- Born: 29 April 1866 Sedgley
- Died: 31 March 1952 (aged 85) Torquay
- Known for: 1st head of Queen Margaret's School, York & Lincoln Christ's Hospital Girls' High School

= Agnes Body =

Agnes Body (29 April 1866 – 31 March 1952) was a British headmistress. She was the founding head of Lincoln Christ's Hospital Girls' High School and Queen Margaret's School, then in Scarborough.

==Life==
Body was born in Sedgley in 1866 where her father was the curate. She was one of the seven children of Louisa Jane and George Body. In 1883 she was living in Durham with her family until in 1886 she went to Cheltenham Ladies College to train to become a teacher. She passed her exams and turned down an offer from Alice Ottley School to return to Cheltenham Ladies College to work under Dorothea Beale who convinced her that teaching was a "sacred mission".

In September 1893 Lincoln Christ's Hospital Girls' High School was started with Agnes Body as its headmistress.

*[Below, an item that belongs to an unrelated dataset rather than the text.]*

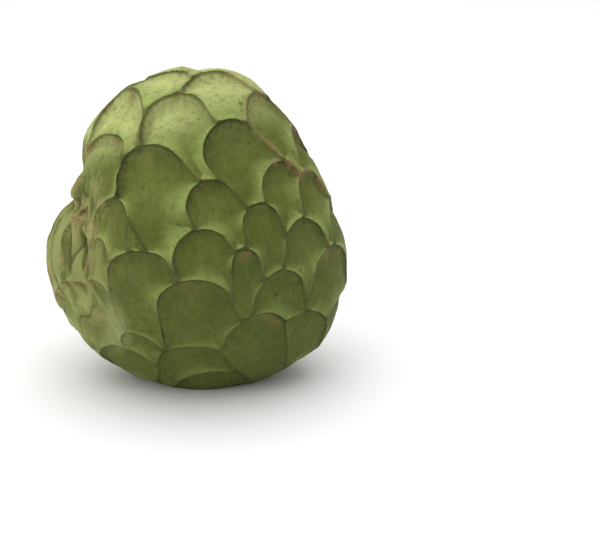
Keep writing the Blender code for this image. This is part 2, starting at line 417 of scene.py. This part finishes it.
# Partly the skin's paler tone and partly painted light on a ridge beside the left lobe.
STRIP_GREEN_AND_LIGHT = (0.27, 0.295, 0.115, 1)
SPECK_BROWN = (0.05, 0.035, 0.015, 1)
SCAR_BROWN = (0.050, 0.045, 0.018, 1)
GRIT_GREEN = (0.035, 0.045, 0.012, 1)
DARK_BARK = (0.055, 0.033, 0.016, 1)
PALE_BARK = (0.19, 0.125, 0.065, 1)
LICHEN = (0.16, 0.16, 0.075, 1)


class Nodes:
    """Short ways to add and join shader nodes."""

    def __init__(self, name):
        self.material = bpy.data.materials.new(name)
        self.material.use_nodes = True
        self.tree = self.material.node_tree
        self.surface = self.tree.nodes["Principled BSDF"]

    def put(self, value, socket):
        if isinstance(value, bpy.types.NodeSocket):
            self.tree.links.new(value, socket)
        elif value is not None:
            socket.default_value = value

    def add(self, kind, inputs=None, **settings):
        node = self.tree.nodes.new("ShaderNode" + kind)
        for name, value in settings.items():
            setattr(node, name, value)
        for name, value in (inputs or {}).items():
            self.put(value, node.inputs[name])
        return node

    def field(self, name):
        return self.add("Attribute", attribute_name=name).outputs["Vector"]

    def split(self, vector):
        return self.add("SeparateXYZ", {0: vector}).outputs

    def math(self, operation, first, second=None):
        return self.add("Math", {0: first, 1: second}, operation=operation).outputs[0]

    def times(self, first, *others):
        for other in others:
            first = self.math("MULTIPLY", first, other)
        return first

    def noise(self, vector, scale, detail=3.0, rough=0.55):
        inputs = {"Vector": vector, "Scale": scale, "Detail": detail, "Roughness": rough}
        return self.add("TexNoise", inputs).outputs["Fac"]

    def distance(self, vector, place):
        return self.add("VectorMath", {0: vector, 1: place}, operation="DISTANCE").outputs["Value"]

    def stretch(self, vector, scale):
        return self.add("Mapping", {"Vector": vector, "Scale": scale}).outputs[0]

    def step(self, value, low, high, start=0.0, end=1.0):
        """Goes smoothly from start to end as the value goes from low to high."""
        inputs = {"Value": value, "From Min": low, "From Max": high, "To Min": start, "To Max": end}
        return self.add("MapRange", inputs, interpolation_type="SMOOTHSTEP").outputs[0]

    def mix(self, share, first, second):
        node = self.tree.nodes.new("ShaderNodeMix")
        node.data_type = "RGBA"
        self.put(share, node.inputs[0])
        self.put(first, node.inputs[6])
        self.put(second, node.inputs[7])
        return node.outputs[2]

    def bump(self, height, strength, distance, normal=None):
        inputs = {"Height": height, "Strength": strength, "Distance": distance, "Normal": normal}
        return self.add("Bump", inputs).outputs[0]


class SkinZones:
    """Sockets that the skin's colours share: where a point is on its areole and on the fruit, and noises."""

    def __init__(self, n):
        near = n.split(n.field("near"))
        far = n.split(n.field("far"))
        self.crown = near[2]
        # Signed distance from the edge in millimetres: above 0 under an arch, below 0 on the flange over one.
        self.edge = n.times(n.math("ARCTAN2", near[1], near[0]), NEAR_RANGE / MM / math.pi)
        # Share of the way down an areole, from 0 under its arch to 1 at the arches below.
        turn = n.math("DIVIDE", n.math("ARCTAN2", far[1], far[0]), 2 * math.pi)
        self.down = n.math("FRACT", n.math("ADD", turn, 1.0))
        self.fold, self.crease, self.left = n.split(n.field("fold"))
        self.grain = n.field("grain")
        self.from_apex = n.split(self.grain)[2]
        self.way = n.field("way")
        self.x, _, self.z = n.split(self.way)
        self.streaks = n.noise(n.stretch(self.grain, (30.0, 30.0, 2.6)), 1.0, 4.0, 0.6)
        self.cloud = n.noise(self.way, 4.0, 5.0, 0.6)
        self.mottle = n.noise(self.way, 22.0, 4.0, 0.65)
        self.pores = n.noise(self.way, 160.0, 2.0, 0.5)


def areole_colour(n, zones):
    """Green, paler towards the apex and darker away from it, partly the skin's tone and partly painted shade,
    with painted shade under each arch and painted light on the flange over the next one.
    """
    down, from_apex = zones.down, zones.from_apex
    # Paler towards the apex and darker away from it: partly the skin's tone, partly painted shade.
    green = n.mix(n.step(from_apex, 0.60, 1.00), PALE_GREEN, MID_GREEN_AND_SHADE)
    green = n.mix(n.step(from_apex, 1.2, 2.0), green, LOW_GREEN_AND_SHADE)
    # Painted light: the flange over the next arch faces up and is painted paler.
    flange = n.times(n.step(down, 0.50, 1.0), zones.crown, n.step(from_apex, 1.7, 2.3, 0.92, 0.45))
    green = n.mix(flange, green, PAINTED_LIGHT_FLANGE_GREEN)
    shaded = n.times(n.step(down, 0.0, 0.65, 0.55, 0.0), n.step(from_apex, 0.4, 0.9, 0.35, 1.0))
    green = n.mix(shaded, green, SHADED_GREEN)
    green = n.mix(n.step(zones.cloud, 0.35, 0.7, 0.0, 0.30), green, OLIVE)
    green = n.mix(n.step(zones.streaks, 0.4, 0.75, 0.0, 0.18), green, STREAK_GREEN)
    green = n.mix(n.step(zones.mottle, 0.45, 0.75, 0.0, 0.45), green, MOTTLE_GREEN)
    patch = n.times(n.step(n.noise(zones.way, 5.5, 4.0, 0.6), 0.50, 0.64), n.step(down, 0.0, 0.6, 0.65, 0.0))
    return n.mix(n.times(patch, zones.crown), green, RUST)


def with_crease_shade(n, zones, green):
    """Adds painted shade as a dark line in the crease between areoles, strongest at the top of an arch, where
    the step faces down.
    """
    line = n.times(
        n.step(zones.edge, -0.25, 0.05),
        n.step(zones.edge, 0.15, 0.8, 1.0, 0.0),
        n.step(zones.cloud, 0.25, 0.6, 0.95, 0.7),
        n.step(zones.crown, 0.0, 0.8, 0.45, 1.0),
        0.9,
    )
    return n.mix(line, green, CREASE_SHADE_GREEN)


def with_cork(n, zones, green):
    """Adds corky scuffs on the ridges, most on the left lobe and on the upper right."""
    upper_right = n.step(n.math("ADD", zones.x, zones.z), 1.05, 1.35, 0.0, 0.8)
    worn = n.math("ADD", n.step(zones.x, -0.55, -0.85), upper_right)
    worn = n.times(n.math("ADD", worn, 0.12), n.step(n.noise(zones.way, 9.0, 4.0, 0.6), 0.40, 0.60))
    ridge = n.times(n.step(zones.edge, -2.2, -0.2), n.step(zones.edge, 0.0, 1.2, 1.0, 0.0))
    return n.mix(n.times(ridge, worn), green, CORK)


def with_left_lobe(n, zones, green):
    """Adds the left lobe's straw streaks, tan folds and painted shade in its creases, and the pale strip
    beside it, partly its tone and partly painted light on a ridge.
    """
    left = zones.left
    soft = n.noise(n.stretch(zones.grain, (11.0, 11.0, 2.2)), 1.0, 4.0, 0.6)
    straw = n.times(left, n.step(soft, 0.42, 0.60, 0.10, 0.80))
    straw = n.math("ADD", straw, n.times(left, n.step(zones.z, -0.25, -0.50, 0.0, 0.35)))
    green = n.mix(straw, green, STRAW)
    rough = n.step(n.noise(zones.way, 14.0, 4.0, 0.6), 0.40, 0.60)
    green = n.mix(n.times(left, n.step(zones.fold, 0.14, 0.42), rough, 0.8), green, FOLD_TAN)
    # Painted shade in the folds' creases.
    green = n.mix(n.step(zones.crease, 0.30, 1.0, 0.0, 0.70), green, FOLD_CREASE_SHADE_GREEN)
    # Pale strip: partly the skin's tone, partly painted light on a ridge that the mesh doesn't raise.
    from_strip = n.distance(n.stretch(zones.way, (2.2, 1.0, 0.8)), (-1.32, -0.62, -0.40))
    strip = n.times(n.step(from_strip, 0.10, 0.34, 0.75, 0.0), n.step(zones.streaks, 0.35, 0.60, 0.7, 1.0))
    return n.mix(strip, green, STRIP_GREEN_AND_LIGHT)


def with_blemishes(n, zones, green):
    """Adds a few brown specks, scars under the tops of the arches, and fine dark grit."""
    dots = n.add("TexVoronoi", {"Vector": zones.way, "Scale": 5.0}, feature="F1").outputs["Distance"]
    speck = n.times(n.step(dots, 0.05, 0.12, 1.0, 0.0), n.step(zones.mottle, 0.44, 0.54), 0.7)
    green = n.mix(speck, green, SPECK_BROWN)
    scar = n.times(
        n.step(zones.edge, 0.2, 2.4, 1.0, 0.0),
        n.step(zones.edge, -0.2, 0.2),
        n.step(n.noise(zones.way, 34.0, 4.0, 0.7), 0.48, 0.62, 0.0, 0.8),
        n.step(zones.from_apex, 0.5, 1.0, 0.25, 1.0),
        zones.crown,
    )
    green = n.mix(scar, green, SCAR_BROWN)
    gritty = n.step(n.noise(zones.way, 7.0), 0.42, 0.62, 0.15, 0.60)
    return n.mix(n.times(n.step(zones.pores, 0.56, 0.72), gritty), green, GRIT_GREEN)


def skin_normal(n, zones):
    """A groove in each crease, and the grain, fibres and pores of the skin."""
    groove = n.times(n.step(zones.edge, -0.2, 0.15), n.step(zones.edge, 0.3, 0.9, 1.0, 0.0), -1.0)
    fibres = n.noise(n.stretch(zones.grain, (110.0, 110.0, 9.0)), 1.0, 3.0, 0.6)
    normal = n.bump(groove, 0.6, 0.4 * MM)
    normal = n.bump(zones.streaks, 0.35, 0.6 * MM, normal)
    normal = n.bump(fibres, 0.25, 0.25 * MM, normal)
    return n.bump(zones.pores, 0.20, 0.12 * MM, normal)


def skin_material():
    n = Nodes("custard_apple_skin")
    zones = SkinZones(n)
    green = areole_colour(n, zones)
    green = with_crease_shade(n, zones, green)
    green = with_cork(n, zones, green)
    green = with_left_lobe(n, zones, green)
    green = with_blemishes(n, zones, green)
    n.put(green, n.surface.inputs["Base Color"])
    n.put(n.step(zones.mottle, 0.3, 0.8, 0.50, 0.64), n.surface.inputs["Roughness"])
    n.surface.inputs["Specular IOR Level"].default_value = 0.07
    n.surface.inputs["Subsurface Weight"].default_value = 0.08
    n.surface.inputs["Subsurface Radius"].default_value = (0.6, 1.0, 0.25)
    n.surface.inputs["Subsurface Scale"].default_value = 2 * MM
    n.put(skin_normal(n, zones), n.surface.inputs["Normal"])
    return n.material


def bark_material():
    n = Nodes("stalk_bark")
    place = n.add("TexCoord").outputs["Object"]
    fibre = n.noise(n.stretch(place, (900.0, 900.0, 140.0)), 1.0, 4.0, 0.6)
    patch = n.noise(place, 420.0, 3.0)
    brown = n.mix(n.step(fibre, 0.35, 0.65), DARK_BARK, PALE_BARK)
    brown = n.mix(n.step(patch, 0.5, 0.7, 0.0, 0.5), brown, LICHEN)
    n.put(brown, n.surface.inputs["Base Color"])
    n.surface.inputs["Roughness"].default_value = 0.82
    n.put(n.bump(fibre, 0.7, 0.5 * MM), n.surface.inputs["Normal"])
    return n.material


def floor_material():
    n = Nodes("floor_white")
    n.surface.inputs["Base Color"].default_value = (0.88, 0.88, 0.88, 1)
    n.surface.inputs["Roughness"].default_value = 0.9
    return n.material


# ---------------------------------------------------------------- stage, light and camera
FLOOR_REACH = 3.0  # half of the floor's side
LENS = 110.0
CAMERA_PLACE = (0.0, -526.89, 171.2)  # from the core, in millimetres
CAMERA_AIM = (31.15, -4.73, -11.3)  # from the core, in millimetres
LIGHT_AIM = (0, 0, 0.05)

# Name, place, sides and power in watts.
LIGHTS = (
    ("key", (-0.02, 0.08, 0.75), (1.1, 1.1), 4.8),
    ("side", (-0.9, -0.15, 0.14), (0.5, 0.2), 2.6),
)

HORIZON_STRENGTH = 0.46
OVERHEAD_STRENGTH = 0.98


def add_floor():
    mesh = bpy.data.meshes.new("floor")
    corners = [(x * FLOOR_REACH, y * FLOOR_REACH, 0) for x, y in ((-1, -1), (1, -1), (1, 1), (-1, 1))]
    mesh.from_pydata(corners, [], [(0, 1, 2, 3)])
    floor = bpy.data.objects.new("floor", mesh)
    bpy.context.scene.collection.objects.link(floor)
    mesh.materials.append(floor_material())


def add_area_light(name, place, sides, power):
    lamp = bpy.data.lights.new(name, "AREA")
    lamp.shape = "RECTANGLE"
    lamp.size, lamp.size_y = sides
    lamp.energy = power
    light = bpy.data.objects.new(name, lamp)
    light.location = place
    light.rotation_euler = (Vector(LIGHT_AIM) - Vector(place)).to_track_quat("-Z", "Y").to_euler()
    bpy.context.scene.collection.objects.link(light)


def add_world():
    """A plain white studio that is brighter overhead than at the horizon."""
    world = bpy.data.worlds.new("studio")
    world.use_nodes = True
    tree = world.node_tree
    place = tree.nodes.new("ShaderNodeTexCoord")
    split = tree.nodes.new("ShaderNodeSeparateXYZ")
    strength = tree.nodes.new("ShaderNodeMapRange")
    strength.inputs["From Min"].default_value = 0.0
    strength.inputs["From Max"].default_value = 1.0
    strength.inputs["To Min"].default_value = HORIZON_STRENGTH
    strength.inputs["To Max"].default_value = OVERHEAD_STRENGTH
    tree.links.new(place.outputs["Generated"], split.inputs[0])
    tree.links.new(split.outputs["Z"], strength.inputs["Value"])
    tree.links.new(strength.outputs[0], tree.nodes["Background"].inputs["Strength"])
    tree.nodes["Background"].inputs["Color"].default_value = (1, 1, 1, 1)
    bpy.context.scene.world = world


def add_camera(core):
    """Looks from 18 degrees above the horizon, with the fruit to the left of the middle."""
    data = bpy.data.cameras.new("camera")
    data.sensor_width = 36.0
    data.lens = LENS
    data.clip_start = 0.01
    camera = bpy.data.objects.new("camera", data)
    camera.location = core + Vector(CAMERA_PLACE) * MM
    aim = core + Vector(CAMERA_AIM) * MM
    camera.rotation_euler = (aim - camera.location).to_track_quat("-Z", "Y").to_euler()
    bpy.context.scene.collection.objects.link(camera)
    bpy.context.scene.camera = camera


skin, shift = build_skin()
skin.data.materials.append(skin_material())
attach(skin, "root")
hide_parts("fruit")

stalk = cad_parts["stem_stub"]
stalk.data.materials.clear()
stalk.data.materials.append(bark_material())

add_floor()
add_world()
for light in LIGHTS:
    add_area_light(*light)
add_camera(Vector((shift[0], shift[1], CORE_HEIGHT)))
bpy.context.scene.view_settings.view_transform = "Standard"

Queen Margaret's School, York was established in Scarborough by the Woodard Foundation, an organisation committed to the establishment of Christian boarding schools. Body was the founding head and she arrived from Lincoln with some of her former staff. In 1913, when ill-health made her retire, it was said that QMS was known as "Miss Body's School". Rosalind Fowler became the second head.

Body moved from Bishops Stortford to Torquay in 1930 and she died there in 1952.